France: Jusqu’à neuf ans de prison requis au procès hors-norme du blanchiment de l’argent du cannabis
4 min read
Jusqu’à neuf ans de prison ont été requis mercredi à Paris au procès d’une affaire de blanchiment à grande échelle de l’argent du trafic de cannabis via les comptes de fraudeurs fiscaux français cachés en Suisse.
Cette affaire, baptisée « Virus », présente le « visage de la criminalité organisée moderne », a souligné la procureure devant le tribunal correctionnel de Paris, où 40 personnes sont jugées depuis le 17 septembre pour leur implication, à des degrés divers, dans ce vaste réseau franco-suisse de blanchiment.
Les blanchisseurs, des « professionnels de la finance », ont recyclé des centaines de millions d’euros de l’argent du cannabis grâce à un « système séculaire, extrêmement rapide, laissant peu de traces, et qui permet encore aujourd’hui l’évacuation de l’argent du proxénétisme ou de la cocaïne », a-t-elle relevé.
Ce réseau de trafiquants présumés, collecteurs d’espèces, financiers suisses et exilés fiscaux avait été démantelé à l’automne 2012. Tout avait commencé quelques mois plus tôt par une enquête classique sur un trafic de cannabis entre le Maroc et la région parisienne.
L’importateur principal a été identifié comme étant Rachid Mimoun, un Franco-Algérien de 45 ans qui naviguait entre le Maroc et l’Algérie. La plus lourde peine d’emprisonnement, neuf ans, assortie de 50.000 euros d’amende, a été requise à l’encontre de ce « trafiquant d’envergure », qui a reconnu l’importation de deux tonnes de résine de cannabis.
La marchandise était réceptionnée et revendue par ses relais en Ile-de-France. Puis, dans une même journée, un sac plastique bourré d’espèces passait des mains d’un trafiquant à un collecteur, puis dans celle d’un autre collecteur. Dans des quartiers cossus de Paris, il remettait à des exilés fiscaux souhaitant rapatrier leur argent caché en Suisse, clients de son frère financier, « les millions d’euros immaculés du cannabis ».

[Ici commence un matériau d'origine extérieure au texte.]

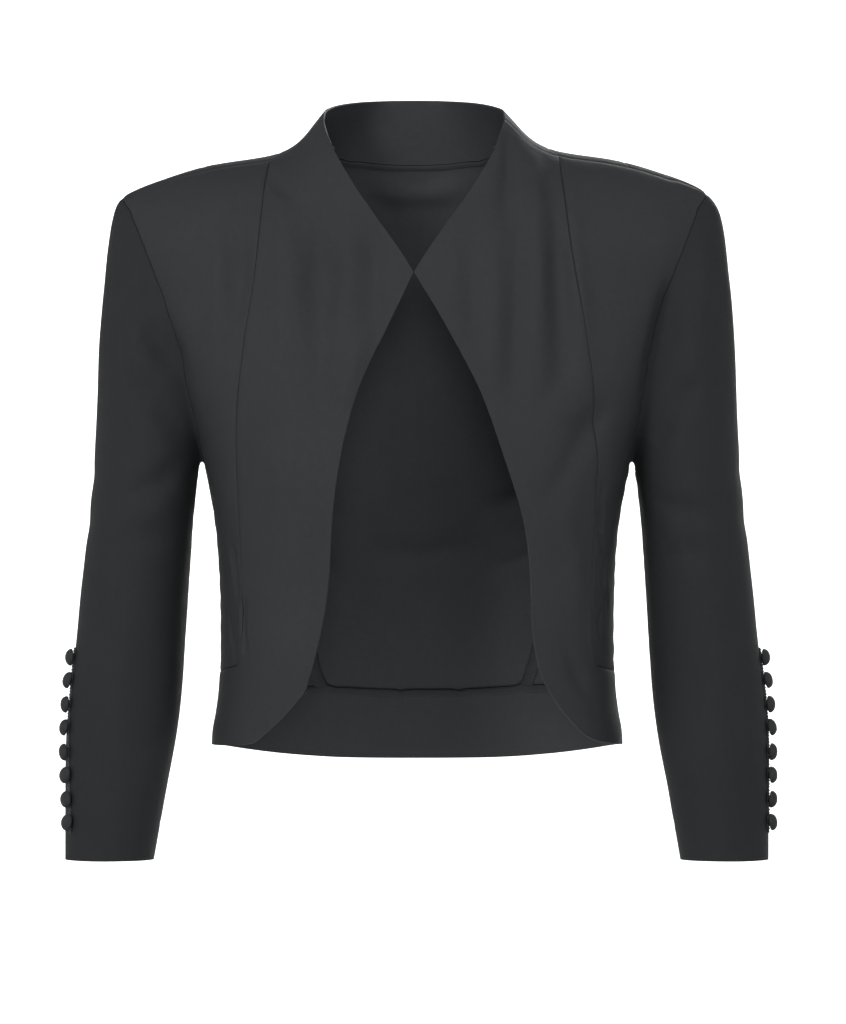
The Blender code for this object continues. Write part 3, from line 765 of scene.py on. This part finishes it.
def fold_lift(spots, path, width, rise):
    """Return how far one fold lifts each point: uneven along its line, and gone at its ends."""
    low = np.min(path, axis=0) - FOLD_REACH * width
    high = np.max(path, axis=0) + FOLD_REACH * width
    near = np.flatnonzero(np.all((spots > low) & (spots < high), axis=1))
    lift = np.zeros(len(spots))
    if len(near) == 0:
        return lift
    points = spots[near]
    best = np.full(len(near), np.inf)
    along = np.zeros(len(near))
    for i, (a, b) in enumerate(zip(path, path[1:])):
        a, step = np.array(a), np.array(b - a)
        t = np.clip((points - a) @ step / (step @ step), 0, 1)
        away = np.linalg.norm(points - a - t[:, None] * step, axis=1)
        closer = away < best
        best[closer] = away[closer]
        along[closer] = (i + t[closer]) / (len(path) - 1)
    seed = Vector(path[0]) * 7
    steps = np.linspace(0, 1, WANDER_STEPS)
    uneven = np.array([noise.noise(seed + Vector((s * WANDER_PACE, 0, 0))) for s in steps])
    wander = np.interp(along, steps, uneven)
    q = best / (width * (1 + WANDER_WIDTH * wander))
    shape = np.exp(-q * q) - FOLD_VALLEY * np.exp(-((q / FOLD_VALLEY_WIDTH) ** 2))
    ends = np.sin(np.pi * np.clip(along, 0.02, 0.98)) ** FOLD_END
    lift[near] = rise * (1 + WANDER_RISE * wander) * ends * shape
    return lift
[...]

Depuis Genève et la société de gestion de patrimoine dirigée par Meyer El Maleh, une officine spécialisée dans la fraude fiscale, les avoirs des fraudeurs fiscaux étaient débités, et l’argent était re-ventilé, via des sociétés-écrans, vers les trafiquants marocains.

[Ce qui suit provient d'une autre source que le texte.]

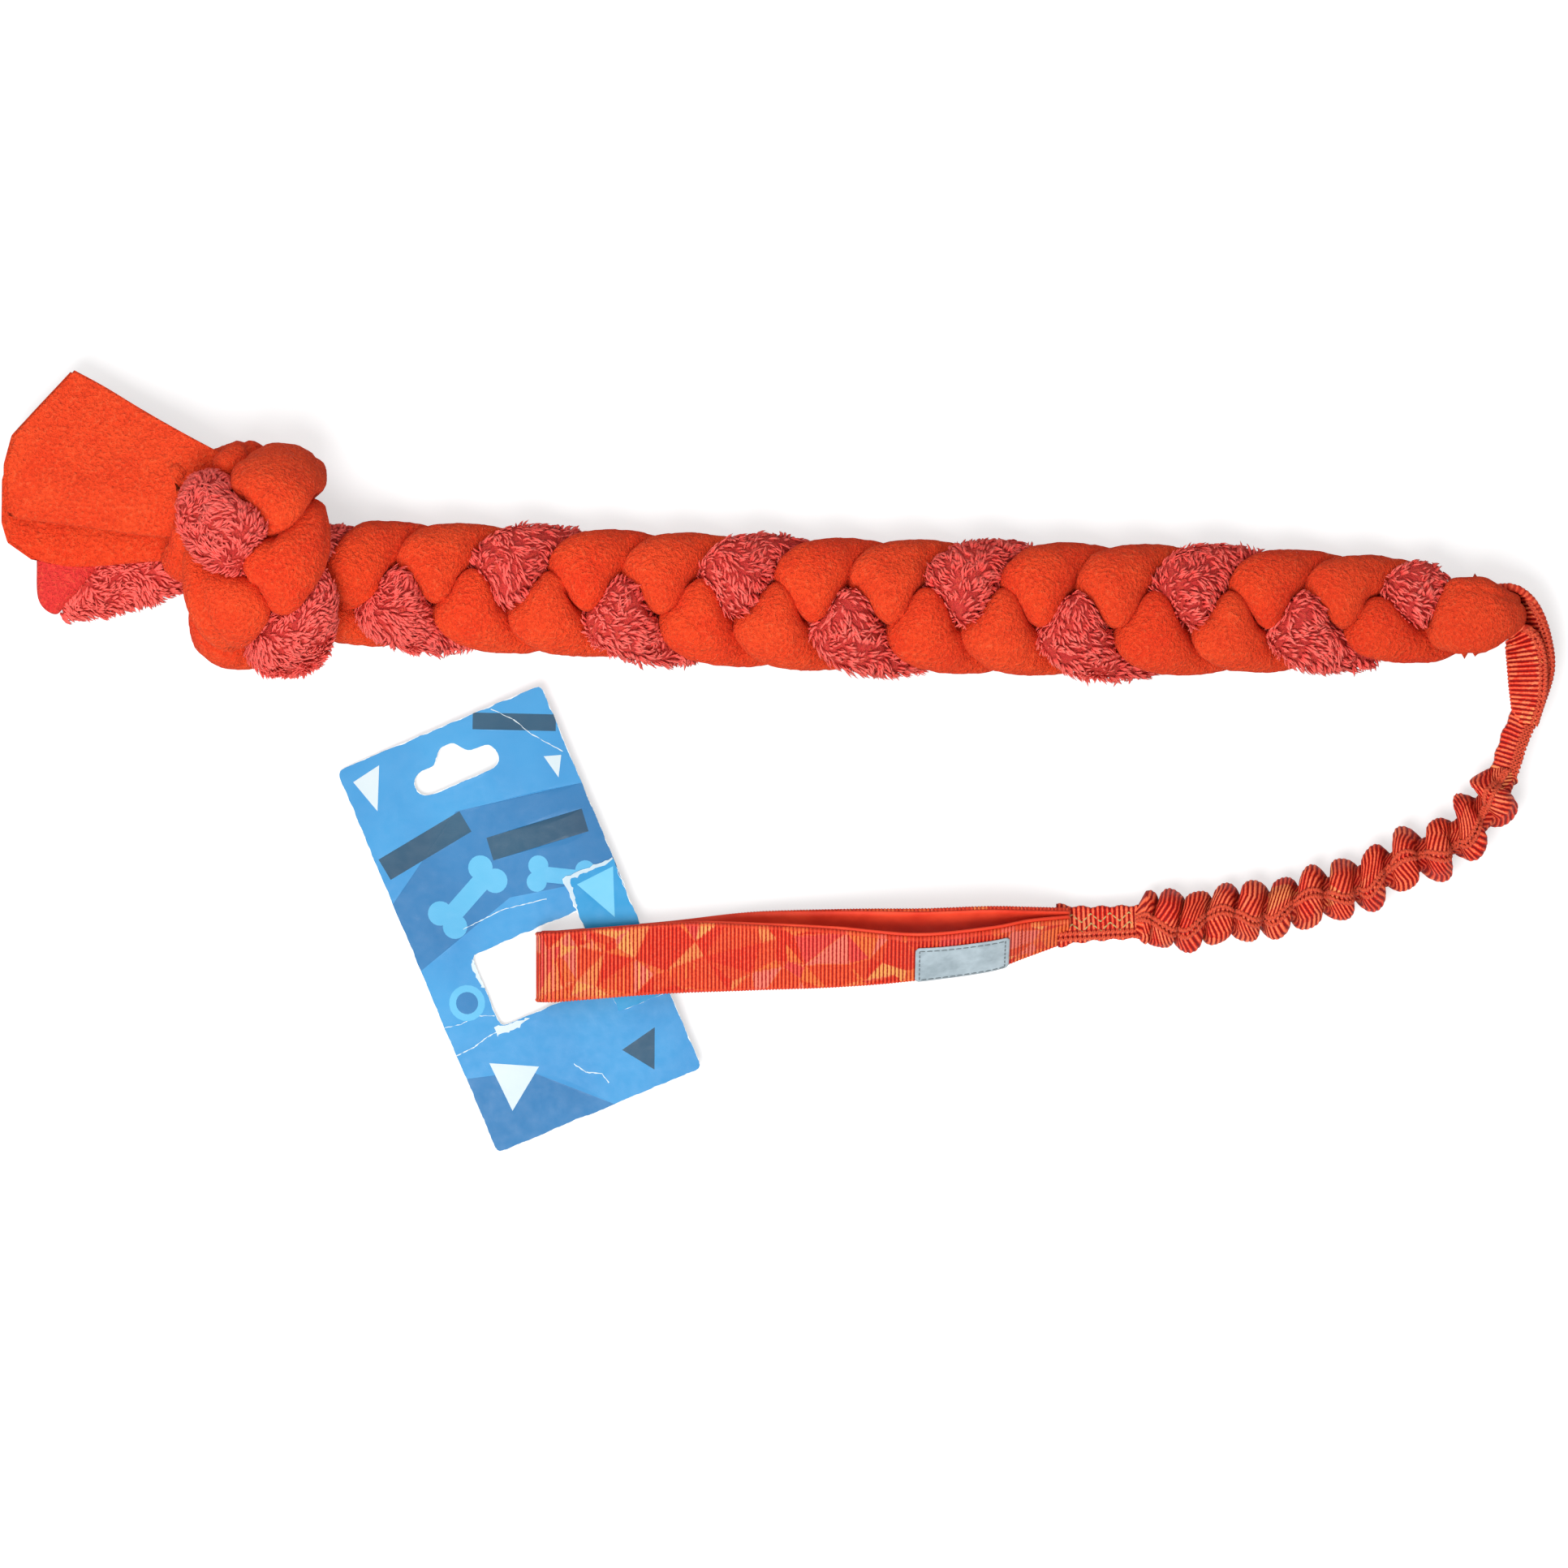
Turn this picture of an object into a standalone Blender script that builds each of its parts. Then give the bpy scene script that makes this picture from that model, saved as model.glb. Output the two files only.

Douze millions d’euros auraient été ainsi blanchis entre 2010 et 2012 grâce au réseau de la famille El Maleh, dont cinq membres sont poursuivis dans ce dossier.
Cinq ans de prison et une amende d’un million d’euros ont notamment été requis à l’encontre de Meyer El Maleh pour blanchiment de fraude fiscale en bande organisé et de Simon Perez, soupçonné d’être à l’origine de ce système « complexe » de blanchiment.

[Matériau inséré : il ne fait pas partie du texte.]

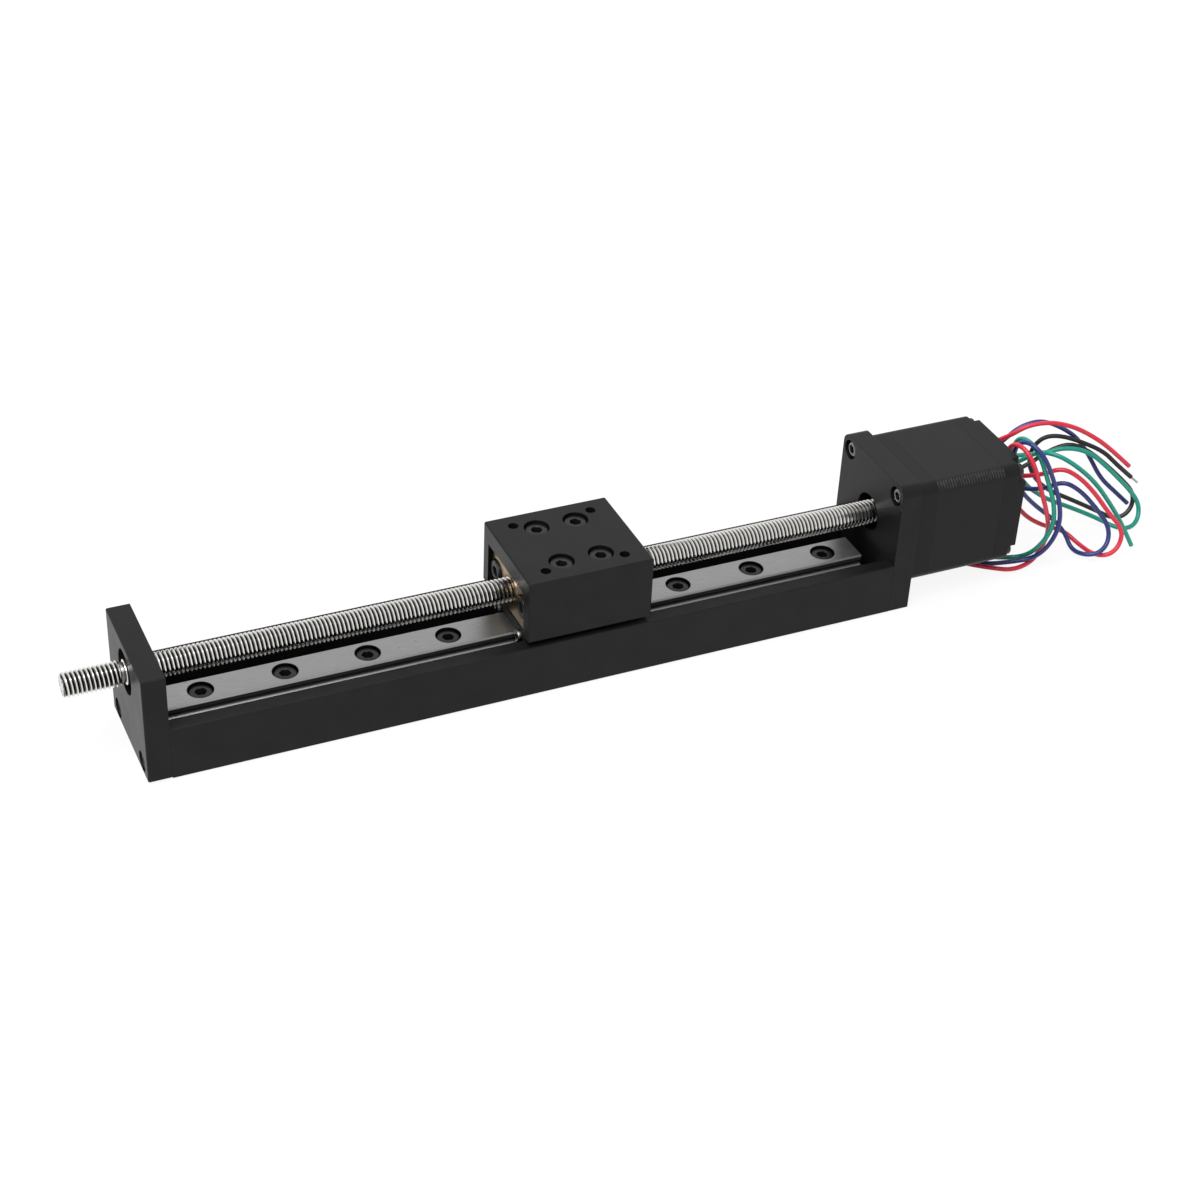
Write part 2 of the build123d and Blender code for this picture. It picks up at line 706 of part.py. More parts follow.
def lead_parts():
    """The four wires by colour, with a line on each one's bends and volume."""
    tubes = {}
    for colour, points in LEAD_ROUTES.items():
        tube, radii, length = lead_tube(points)
        expected = pi * (lead_diameter / 2) ** 2 * length
        print(f"lead_{colour}: {length:.1f} mm, smallest radius {min(radii):.1f} mm, "
              f"volume {tube.volume / expected:.3f} of section times length")
        tubes[colour] = tube
    return tubes


def lead_tip():
    """The tinned end of the black wire."""
    before, end = [Vector(*p) for p in LEAD_ROUTES["black"][-2:]]
    return extrude(Plane(origin=end, z_dir=end - before) * Circle(lead_tip_r), lead_tip_length)


def main():
    save("base_channel", base_channel())
    save("guide_rail", guide_rail())
    save("rail_screws", rail_screws())
    save("end_plate", end_plate())
    save("end_plate_screws", end_plate_screws())
    outer, inner, balls = bearing_parts(
        -base_end - bearing_width, bearing_width, bearing_outer_r, bearing_bore_r,
        bearing_race, bearing_ball_r, bearing_ball_count)
    save("support_bearing_outer", outer)
    save("support_bearing_inner", inner)
    save("support_bearing_balls", balls)
    save("lead_screw", lead_screw())
    save("motor_bracket", motor_bracket())
    save("bracket_screws", bracket_screws())
    save("motor_screws", motor_screws())
    save("motor_front_bell", motor_front_bell_part())
    save("motor_stator", motor_stator())
    save("motor_rear_bell", motor_rear_bell_part())
    save("motor_case_screws", motor_case_screws())
    save("motor_rotor", motor_rotor())
    save("motor_coils", motor_coils())
    places = {
        "front": motor_front + motor_bell_wall,
        "rear": motor_end - motor_bell_wall - motor_bearing_width}
    for place, start in places.items():
        race = (motor_bearing_outer_r - motor_bearing_bore_r) / 3
        outer, inner, balls = bearing_parts(
            start, motor_bearing_width, motor_bearing_outer_r, motor_bearing_bore_r,
            race, race * 0.62, bearing_ball_count)
        save(f"motor_{place}_bearing_outer", outer)
        save(f"motor_{place}_bearing_inner", inner)
        save(f"motor_{place}_bearing_balls", balls)
    save("lead_grommet", lead_grommet())
    for colour, tube in lead_parts().items():
        save(f"lead_{colour}", tube)
    save("lead_tips", lead_tip())
    save("slide_block", slide_block())
    save("slide_block_screws", slide_block_screws())
    save("lead_nut", lead_nut())
    save("nut_screws", nut_screws())
    save("guide_block", guide_block())
    save("end_cap_left", cap_side(-1))
    save("end_cap_right", cap_side(1))
    save("end_seal_left", seal_side(-1))
    save("end_seal_right", seal_side(1))
    save("cap_screws", cap_screws())
    save("guide_balls", guide_balls())


main()
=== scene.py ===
"""Dresses the linear slide table: finishes, bevelled metalwork, threads, fasteners and motor leads.

Sizes and places are written in millimetres, and are turned to metres where a mesh is made.
+X runs along the rail towards the motor and +Z points up out of the slide block.
"""

import json
import logging
import math
from dataclasses import dataclass, field
from enum import Enum
from typing import Callable, Iterable, Sequence

import bmesh
import bpy
from mathutils import Matrix, Vector

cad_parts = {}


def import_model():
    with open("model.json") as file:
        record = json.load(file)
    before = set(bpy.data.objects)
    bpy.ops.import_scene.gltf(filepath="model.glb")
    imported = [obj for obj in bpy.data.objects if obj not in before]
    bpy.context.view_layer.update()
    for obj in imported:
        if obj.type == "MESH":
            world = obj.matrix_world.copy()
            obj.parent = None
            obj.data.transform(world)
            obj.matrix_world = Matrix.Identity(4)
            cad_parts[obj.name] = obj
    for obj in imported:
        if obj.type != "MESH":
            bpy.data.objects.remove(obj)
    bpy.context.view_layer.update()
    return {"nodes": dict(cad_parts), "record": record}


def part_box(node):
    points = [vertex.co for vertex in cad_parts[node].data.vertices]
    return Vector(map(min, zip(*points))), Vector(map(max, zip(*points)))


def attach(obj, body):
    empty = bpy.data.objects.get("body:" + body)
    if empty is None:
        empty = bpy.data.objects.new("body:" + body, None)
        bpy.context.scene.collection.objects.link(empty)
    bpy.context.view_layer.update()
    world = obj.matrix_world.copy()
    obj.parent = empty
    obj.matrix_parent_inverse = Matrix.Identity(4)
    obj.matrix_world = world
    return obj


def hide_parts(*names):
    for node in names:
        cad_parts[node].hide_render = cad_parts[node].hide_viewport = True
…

En octobre 2012, le site du quotidien « Le Monde » avait rapporté qu’entre le trafic de cannabis et le blanchiment de l’argent sale, il y avait sept « cols blancs » parisiens, nantis de comptes dans une banque en Suisse et qui pensaient avoir trouvé une martingale pour échapper au fisc. L’opération Virus, lancée en France et en Suisse, a permis de mettre un terme à cette entreprise criminelle jointe à une vaste escroquerie fiscale, et de démanteler le réseau qui était à sa tête.
Parmi les présumés fraudeurs figurait une élue : Florence Lamblin, maire adjointe du 13e arrondissement de Paris, membre d’Europe Ecologie-Les Verts (EELV). Elle a été mise en examen en octobre 2012 « pour blanchiment en bande organisée »et placée sous contrôle judiciaire. Son avocat, Me Jérôme Boursican, avait assuré que sa cliente n’était en rien mêlée au trafic de stupéfiants. Selon lui, elle ne connaissait pas les intermédiaires qui lui avaient remis la somme de 350 000 euros en liquide qu’ils avaient ensuite décaissée d’un compte qu’elle détenait à la HSBC de Genève à la suite d’un héritage.
L’élue plaide qu’elle ne savait pas que l’argent provenait de la vente de stupéfiants. Elle serait, selon son conseil, « tout juste passible de fraude fiscale ». Par qui et comment a-t-elle noué ses relations avec les fameux intermédiaires dont le caractère au minimum délictuel de l’activité pouvait difficilement être ignorée ? Selon une source proche de l’enquête, ni elle ni les autres personnes mises en cause ne l’ont expliqué pendant leur garde à vue.
Seize autres personnes sont visées dans cette affaire, parmi lesquelles un chef d’entreprise et un avocat ; six ont été placées en détention provisoire pour « trafic de stupéfiants ». Deux autres personnes sont poursuivies par la justice helvétique qui les a incarcérées.
Le jugement est attendu le 19 octobre.